Furthermore, the legal framework governing heritage conservation at the international level requires careful assessment of the intrinsic value of rural assets, their historical significance, and their contribution to the overall environmental appreciation of the surrounding landscape [139]. The global regulatory complexity governing the reciprocal relationship between architectural heritage and landscape further underscores the importance of understanding landscape protection regulations in evaluating modifications within rural contexts. Regardless of the physical integrity of certain structures and the objective data identifying them [140], several studies within MG-03 have demonstrated that agrivoltaics can enhance agricultural productivity under specific conditions, thanks to shading effects and reduced evapotranspiration. These opportunities align with sustainability objectives, particularly in internal rural areas and regions at risk of depopulation and abandonment [141].
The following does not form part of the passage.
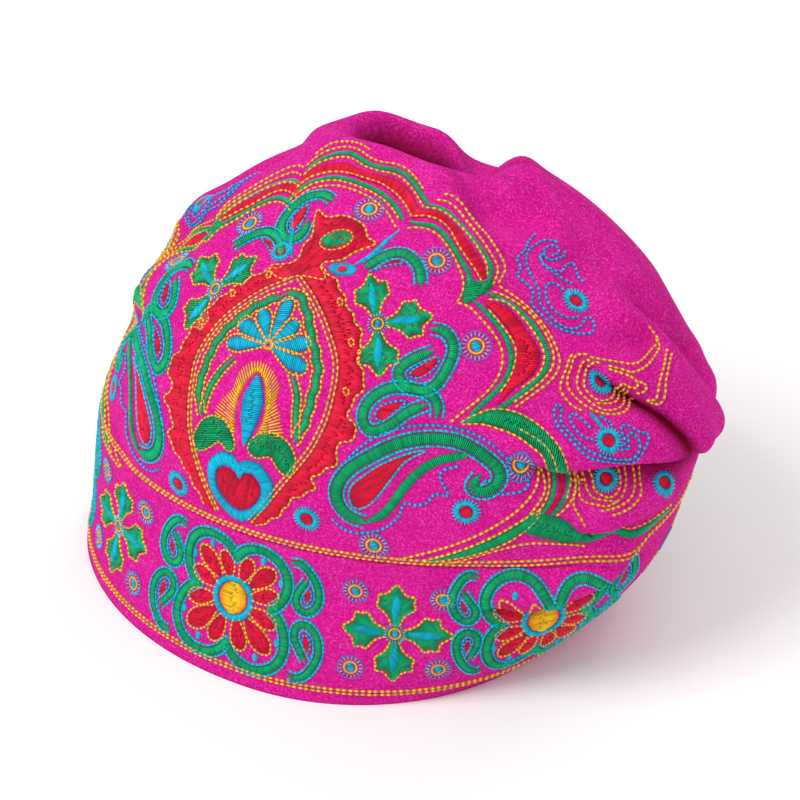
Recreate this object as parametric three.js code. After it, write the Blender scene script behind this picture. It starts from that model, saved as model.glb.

By intersecting these elements, it becomes evident that heritage conservation principles play a dominant role in regulating these assets. Legal restrictions effectively prohibit modifications beyond those explicitly prescribed, reinforcing the primacy of preservation over unrestricted technological adaptation.

4.4. Recurring Thematic and Argumentative Dimensions Emerging from the Literature Review

The three macro-groups (MGs) represent a highly specific and narrowly defined investigative domain, collectively identifying a subset within an exceptionally prolific, extensive, and cross-sectoral body of literature. While it is important to emphasize this non-negligible characterization—which reflects the broader academic interest in the development and implementation of photovoltaic technology—it must also be noted that the delineation of such a focused research perimeter allows for the identification of certain qualifying elements and emerging trends that characterize the sample of studies selected through the PRISMA methodology.

From this perspective, recent contributions [142,143]—focused, respectively, on the thermo-fluid dynamic optimization of air-based solar collectors and on the use of AI-based predictive models for load management in renewable energy networks—further enrich the framework outlined by the present PRISMA review. These studies highlight the need to integrate landscape and territorial assessments with advanced technical, performance-based, and algorithmic solutions to ensure the full sustainability of photovoltaic integration in rural contexts.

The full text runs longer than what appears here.